- _The task_
The lines to be set down run from the line containing "bpy.context.view_layer.update()" through the final line of the data below; print them exactly and print nothing else.

- _Dataset excerpt_
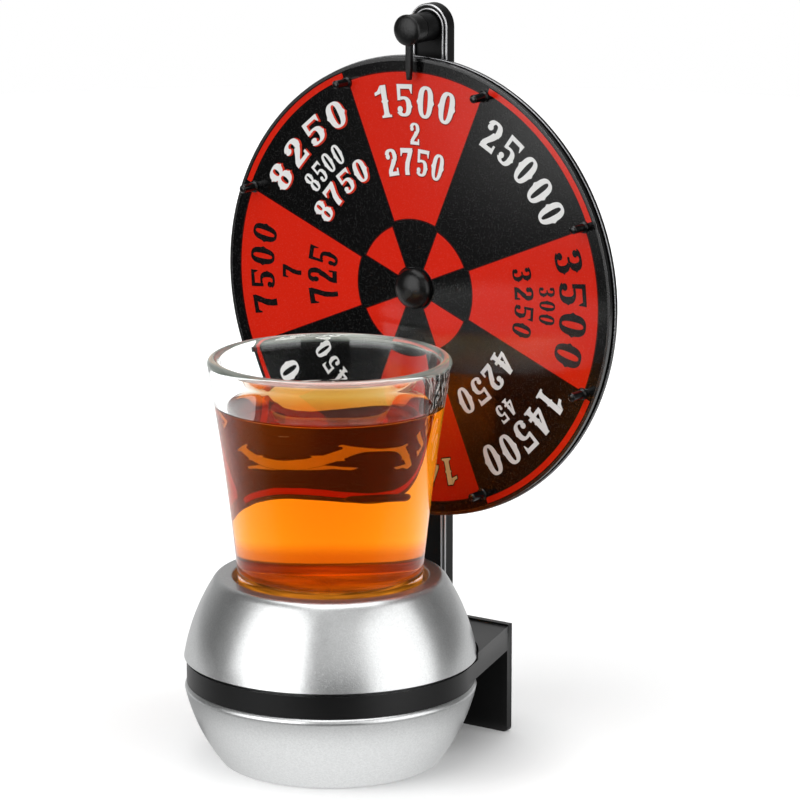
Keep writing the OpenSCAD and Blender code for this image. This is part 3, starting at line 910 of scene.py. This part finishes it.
@dataclass
class Wheel:
    """The wheel: mouldings, label, pegs, hub and print."""

    ink_step: float = 0.012
    stroke_step: float = 0.001
    widest: float = 1.5
    dome: float = 2.5
    cap_wall: float = 1.1
    cap_bore_r: float = 2.8
    cap_seat: float = 0.9
    cap_seat_r: float = 3.75
    cap_edge: float = 0.15
    sectors: tuple[Sector, ...] = (
        Sector(0, Look.WHITE_EDGED, (Row("1500", 35.7, 6.7, 21.2), Row("2", 30, 4.5, 3.2),
                Row("2750", 23.6, 5.6, 15.3))),
        Sector(45, Look.WHITE, (Row("25000", 35.3, 6.6, 25.9),)),
        Sector(90, Look.BLACK, (Row("3500", 35.8, 6.5, 25.8), Row("300", 30.9, 3.8, 8.5),
                Row("3250", 24.9, 4.6, 15.4))),
        Sector(135, Look.WHITE, (Row("14500", 35.8, 6.6, 25.3), Row("45", 30.5, 3.8, 5.4),
                Row("4250", 22.8, 5.6, 17.6))),
        Sector(180, Look.CREAM_EDGED, (Row("14505", 36, 5.6, 22.5), Row("475", 30, 4.2, 14),
                Row("55", 24, 4.6, 6.5))),
        Sector(225, Look.WHITE, (Row("1750", 36.6, 5.8, 22, 0.2), Row("7450", 26, 4.6, 14.5, 0.2))),
        Sector(270, Look.BLACK, (Row("7500", 36.2, 6.2, 20.2), Row("7", 29.1, 4.9, 3.5),
                Row("725", 19.9, 7.5, 12.2))),
        Sector(315, Look.WHITE_ON_RED, (Row("8250", 37, 5.5, 27.4), Row("8750", 24.6, 4.8, 18))),
        Sector(315, Look.WHITE, (Row("8500", 30.4, 4.4, 12.3),)),
    )

    @cached_property
    def axle(self) -> Triple:
        """The axle's point on the label's face, in metres."""
        low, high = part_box("face_label")
        return (0.0, low.y, (low.z + high.z) / 2)

    def build(self) -> None:
        """Dresses the wheel's nodes, and makes its cap and print."""
        dress("face_label", WheelPrint("wheel_print", self.axle))
        # The rim's softened edges get painted highlight lines.
        dress("wheel_disc", RIM, 0.16, HIGHLIGHT_EDGE)
        dress("wheel_back", RIM, 0.16, HIGHLIGHT_EDGE)
        dress("wheel_screws", STEEL, 0.05)
        dress("pegs", GLOSS, 0.1)
        dress("hub_bush", BRASS, 0.05)
        self.cap()
        self.print_numerals()

    def cap(self) -> None:
        """Makes the hub's domed cap: a straight side under half an ellipse."""
        low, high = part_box("hub_cap")
        radius, height = (high.x - low.x) / 2 / MM, (high.y - low.y) / MM
        t = np.linspace(0, np.pi / 2, 28)
        crown = np.column_stack([radius * np.cos(t), height + self.dome * (np.sin(t) - 1)])
        inner, bore_r = height - self.cap_wall, self.cap_bore_r
        inside = [(0, inner), (bore_r, inner), (bore_r, self.cap_seat),
                  (self.cap_seat_r, self.cap_seat), (self.cap_seat_r, 0),
                  (radius - self.cap_edge, 0), (radius, self.cap_edge)]
        base = np.array([0, high.y, self.axle[2]])
        form = lathe([crown, inside], 128, base, FRONT, closed=True)
        make_piece("hub_cap_dome", form, CAP, "wheel", ("hub_cap",))

    def ribbon(self, edges: Array, front: float, back: float) -> Form:
        """A stroke as a thin closed strip on the label.

        Args:
            edges: Both edges' points as angle and radius, in radians and metres.
            front: Where its front lies along the axle.
            back: Where its back lies.

        Returns:
            The strip.
        """
        angle, radius = edges[..., 0], edges[..., 1]
        x, z = radius * np.sin(angle), self.axle[2] + radius * np.cos(angle)
        near, far = (np.stack([x, np.full_like(x, y), z], -1) for y in (front, back))
        sections = np.stack([*near, *far[::-1]], 1)
        if np.allclose(sections[0], sections[-1], atol=SAME_POINT):
            return Form(sections[:-1].reshape(-1, 3), grid_faces(len(sections) - 1, 4, True))
        return loft(sections)

    def placed(self, stroke: Array, layer: Layer, row: Row, wide: float, centre: float,
               turn: float) -> Array:
        """A stroke's edges on the wheel.

        Its edges grow apart, and its ends grow along it. Radius = foot + height * y, and angle =
        the sector's turn + the distance along the row / the row's middle radius.

        Args:
            stroke: The stroke in its cell.
            layer: Its layer of print.
            row: Its row.
            wide: Millimetres for a cell's unit of width.
            centre: The cell's middle along the row.
            turn: The sector's turn in degrees.

        Returns:
            Angles and radii, 2 by points by 2.
        """
        edges = (stroke - [Numerals.WIDTH / 2, 0]) * [wide, row.height]
        across = unit_rows(edges[0] - edges[1])
        edges = edges + layer.grow * np.stack([across, -across])
        along = unit_rows(np.diff(edges.mean(0), axis=0))
        if not np.allclose(stroke[0, 0], stroke[0, -1]):
            edges[:, 0] -= along[0] * layer.grow
            edges[:, -1] += along[-1] * layer.grow
        edges += [centre + layer.shift, -layer.shift]
        angle = math.radians(turn) + edges[..., 0] / (row.foot + row.height / 2)
        return np.stack([angle, (row.foot + edges[..., 1]) * MM], -1)

    def print_numerals(self) -> None:
        """Makes all numerals, one piece for each layer of print.

        Strokes that cross lie a small step apart, and a layer of higher rank lies in front.
        """
        strokes = Numerals().strokes
        label_y = self.axle[1]
        back = label_y + self.ink_step * MM
        forms: dict[Layer, list[Form]] = {}
        numerals = [(sector, row, number) for sector in self.sectors for row in sector.rows
                    for number in range(len(row.digits))]
        for sector, row, number in numerals:
            cell = row.width / len(row.digits)
            wide = min(cell / (Numerals.WIDTH + row.gap), row.height * self.widest)
            centre = (number - (len(row.digits) - 1) / 2) * cell
            for layer in sector.look.value:
                for order, stroke in enumerate(strokes[row.digits[number]]):
                    out = layer.rank * self.ink_step + order * self.stroke_step
                    edges = self.placed(stroke, layer, row, wide, centre, sector.turn)
                    strip = self.ribbon(edges, label_y - out * MM, back)
                    forms.setdefault(layer, []).append(strip)
        for layer, parts in forms.items():
            make_piece(layer.name, merged(parts), layer.finish, "wheel")


@dataclass
class Pointer:
    """The pointer and its domed cap."""

    def build(self) -> None:
        """Dresses it."""
        dress("pointer", MATT, 0.12)
        dress("pointer_cap", MATT, 0.1)


@dataclass
class ShotGlass:
    """The glass and its drink, sizes in millimetres from the glass's foot."""

    foot_r: float = 18.6
    rim_r: float = 25.0
    height: float = 48.5
    flare: float = 0.33
    foot_round: float = 2.0
    wall: float = 2.4
    floor: float = 3.0
    foot_z: float = 35.75
    drink_top: float = 38.5
    climb: float = 0.7
    climb_reach: float = 0.8
    overlap: float = 0.12

    def outer(self, h: Array | float) -> Array:
        """The outer radius at height h: the foot's plus a rise that grows faster near the rim.

        Rise = (rim - foot) * ((1 - flare) * t + flare * t^2), with t = h / height.
        """
        t = h / self.height
        return self.foot_r + (self.rim_r - self.foot_r) * ((1 - self.flare) * t + self.flare * t**2)

    def side(self, count: int, inset: float, start: float, stop: float) -> Array:
        """The side from start to stop, moved towards the axis by inset."""
        h = np.linspace(start, stop, count)
        return np.column_stack([self.outer(h) - inset, h])

    def glass(self) -> Form:
        """The glass: foot, side, rounded rim, bore and curved floor."""
        lip, edge = self.wall / 2, self.foot_round
        top = self.height - lip
        side = self.side(30, 0.0, edge, top)
        knee = np.array([self.foot_r, 0.0])
        foot = curve(knee - [edge, 0], knee, side[0], 12)[:-1]
        t = np.linspace(0, np.pi, 15)[1:-1]
        rim = np.column_stack([self.outer(top) - lip + lip * np.cos(t), top + lip * np.sin(t)])
        bore = self.side(30, self.wall, self.floor + 3, top)[::-1]
        floor = self.dip(bore[-1], 0.0)
        return lathe([[(0, 0)], foot, side, rim, bore, floor], GLASS_STEPS, self.foot_z * MM * UP)

    def dip(self, start: Array, inset: float) -> Array:
        """The soft corner between bore and floor, then the floor to the axis."""
        low = self.floor - inset
        knee = np.array([self.outer(self.floor) - self.wall + inset, low])
        end = np.array([self.foot_r - self.wall - 4, low])
        return np.vstack([curve(start, knee, end, 14)[1:], [(0, low)]])

    def drink(self) -> Form:
        """The drink: it reaches a little into the glass, and its surface climbs the wall.

        Height = top + climb * exp(-distance from the wall / reach).
        """
        side = self.side(26, self.wall - self.overlap, self.floor + 3, self.drink_top + self.climb)
        bottom = self.dip(side[0], self.overlap)[::-1]
        wall_r = side[-1, 0]
        r = np.array([*(wall_r - np.array([0.25, 0.6, 1.1, 1.8, 2.8, 4.5])), 12.0, 6.0, 0.0])
        h = self.drink_top + self.climb * np.exp((r - wall_r) / self.climb_reach)
        surface = np.column_stack([r, h])
        return lathe([bottom, side, surface], GLASS_STEPS, self.foot_z * MM * UP)

    def build(self) -> None:
        """Makes the glass and its drink."""
        clear, amber = ClearGlass("pressed_glass"), AmberDrink("amber_drink")
        glass = self.glass()
        make_piece("shot_glass_clear", glass, clear, "glass", ("shot_glass",), 80)
        make_piece("amber_drink", self.drink(), amber, "glass", (), 80)


# Studio


@dataclass(frozen=True)
class SoftBox:
    """A soft box that faces the object, or the table where it hangs overhead.

    Its azimuth is in degrees, 0 at the front, its power in watts and the rest in metres.
    """

    name: str
    azimuth: float
    distance: float
    height: float
    width: float
    tall: float
    power: float
    overhead: bool = False

    def build(self) -> None:
        """Makes the light."""
        data = bpy.data.lights.new(self.name, "AREA")
        data.shape = "RECTANGLE"
        data.size, data.size_y, data.energy = self.width, self.tall, self.power
        made = add(self.name, data)
        a = math.radians(self.azimuth)
        made.location = (self.distance * math.sin(a), -self.distance * math.cos(a), self.height)
        aim = Vector((0.0, 0.0, 0.0 if self.overhead else self.height)) - made.location
        made.rotation_mode = "QUATERNION"
        made.rotation_quaternion = aim.to_track_quat("-Z", "Y")
        made.visible_camera = False


@dataclass
class Studio:
    """Floor, light and camera, in metres and degrees.

    A ramp has its start and stop and what it gives there, an edge its place and how far it fades.
    """

    azimuth: float = 35.19
    elevation: float = 12.64
    camera_at: Triple = (0.50449, -0.69078, 0.26711)
    lens: float = 195.1
    lights: tuple[SoftBox, ...] = (
        SoftBox("left_box", -9.4, 0.95, 0.459, 0.862, 1.042, 8.1),
        SoftBox("left_fill", -40.4, 0.95, 0.425, 0.22, 0.75, 0.9),
        SoftBox("front_fill", 48.0, 0.97, 0.625, 0.63, 0.85, 1.1),
        SoftBox("right_box", 95.0, 0.95, 0.32, 1.05, 1.14, 6.9),
        SoftBox("top_box", 60.0, 0.1, 1.3, 1.3, 1.3, 13.0, overhead=True),
    )
    backdrop: Triple = (-0.576, 0.817, 0.0)
    room: Ramp = (0.4, 1.0, 0.04, 0.6)
    room_through_glass: Ramp = (-0.1, 0.45, 0.5, 1.0)
    floor_centre: Pair = (-0.248, 0.353)
    floor_r: float = 0.5
    floor_tones: tuple[Triple, Triple] = (grey(0.86), grey(0.88))
    # The floor's glows and its near, far and shadow tones paint light and shade: less light near the
    # object, and a dark patch under its back.
    glow_centre: Triple = (0.012, 0.012, 0.0)
    painted_floor_glow: tuple[Ramp, Ramp] = ((0.015, 0.042, 0.03, 0.26), (0.05, 0.3, 0.0, 0.47))
    near_edge: Pair = (0.045, 0.012)
    near_tone: Pair = (1.2, 0.6)
    side_edge: Pair = (-0.008, 0.03)
    far_tone: Pair = (0.3, 1.0)
    back_edge: Pair = (0.04, 0.06)
    under_edge: Pair = (0.037, 0.004)
    under_back: Pair = (0.008, 0.008)
    painted_shadow_tone: float = 0.1

    def camera(self) -> None:
        """Sets the camera as the photograph was taken."""
        data = bpy.data.cameras.new("camera")
        data.lens, data.sensor_width, data.clip_end = self.lens, 36.0, 50.0
        made = add("camera", data)
        made.location = self.camera_at
        made.rotation_euler = [math.radians(a) for a in (90 - self.elevation, 0, self.azimuth)]
        bpy.context.scene.camera = made

    def world(self) -> None:
        """White to the camera, and otherwise a dim room with a pale backdrop behind the object.

        The backdrop's share grows smoothly as a ray turns towards it. Light that comes through
        glass meets a wider and brighter one.
        """
        made = bpy.data.worlds.new("room")
        bpy.context.scene.world = made
        tree = Tree(made, "World", "Generated")
        reach = tree.vector("DOT_PRODUCT", tree.place, self.backdrop)
        room, through = (tree.coloured("Background", tree.ramp(reach, *ramp))
                         for ramp in (self.room, self.room_through_glass))
        inside = tree.join("MixShader", tree.ray("Transmission"), room, through)
        white = tree.coloured("Background", 1.0)
        tree.finish("Surface", tree.join("MixShader", tree.ray("Camera"), inside, white))

    def floor(self) -> None:
        """A round table top, as rings of points about its centre: a stage piece.

        The camera sees a pale, faintly glowing top, also through the glass; it glows less near the
        object and so paints shade round it. All other rays meet a painted pattern of grey light and
        shade, with a painted shadow, a dark patch, under the object's back.
        """
        angles = np.linspace(0, 2 * np.pi, 96, endpoint=False)
        r, t = np.meshgrid(np.linspace(0, self.floor_r, 12), angles, indexing="ij")
        x, y = self.floor_centre
        points = np.stack([x + r * np.cos(t), y + r * np.sin(t), 0 * r], -1).reshape(-1, 3)
        mesh = bpy.data.meshes.new("table_top")
        mesh.from_pydata(points.tolist(), [], grid_faces(12, 96, False))
        made = add("table_top", mesh)
        tree = Tree.of_material("pale_table")
        # Painted shade: the top glows more with distance from the object, so it is darker round it.
        away = tree.vector("LENGTH", tree.moved(self.glow_centre))
        tree.shade(
            Base_Color=tree.mix(tree.noise(60.0), *self.floor_tones),
            Roughness=0.55,
            Specular_IOR_Level=0.2,
            Emission_Color=(1.0, 1.0, 1.0, 1.0),
            Emission_Strength=tree.plus(*(tree.ramp(away, *ramp) for ramp in self.painted_floor_glow)),
        )
        # Painted light and shade for all other rays: grey tones round the object, and a painted
        # shadow under its back.
        reach = tree.vector("LENGTH", tree.place)
        behind = tree.vector("DOT_PRODUCT", tree.place, self.backdrop)
        outside = tree.step(reach, *self.near_edge)
        far = tree.spread(tree.step(behind, *self.back_edge), *self.far_tone)
        near = tree.spread(tree.step(behind, *self.side_edge), *self.near_tone)
        tone = tree.plus(tree.times(outside, far), tree.times(tree.flip(outside), near))
        under = tree.times(tree.flip(tree.step(reach, *self.under_edge)),
                           tree.step(behind, *self.under_back))
        grey = tree.coloured("Emission", tree.times(tone, tree.spread(under, 1.0, self.painted_shadow_tone)))
        seen = tree.math("MAXIMUM", tree.ray("Camera"), tree.ray("Transmission"))
        tree.finish("Surface", tree.join("MixShader", seen, grey, tree.shader.outputs[0]))
        mesh.materials.append(tree.owner)

    def build(self) -> None:
        """Makes the studio."""
        self.camera()
        self.world()
        self.floor()
        for box in self.lights:
            box.build()
        bpy.context.scene.view_settings.view_transform = "Standard"
        log.info("studio: %d lights", len(self.lights))


def main() -> None:
    """Builds the studio and the sub-assemblies."""
    logging.basicConfig(level=logging.INFO, format="%(message)s")
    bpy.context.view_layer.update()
    for part in (Studio(), BallBase(), Stand(), Wheel(), Pointer(), ShotGlass()):
        part.build()


if __name__ == "__main__":
    main()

- _Expected output_
    bpy.context.view_layer.update()
    for part in (Studio(), BallBase(), Stand(), Wheel(), Pointer(), ShotGlass()):
        part.build()


if __name__ == "__main__":
    main()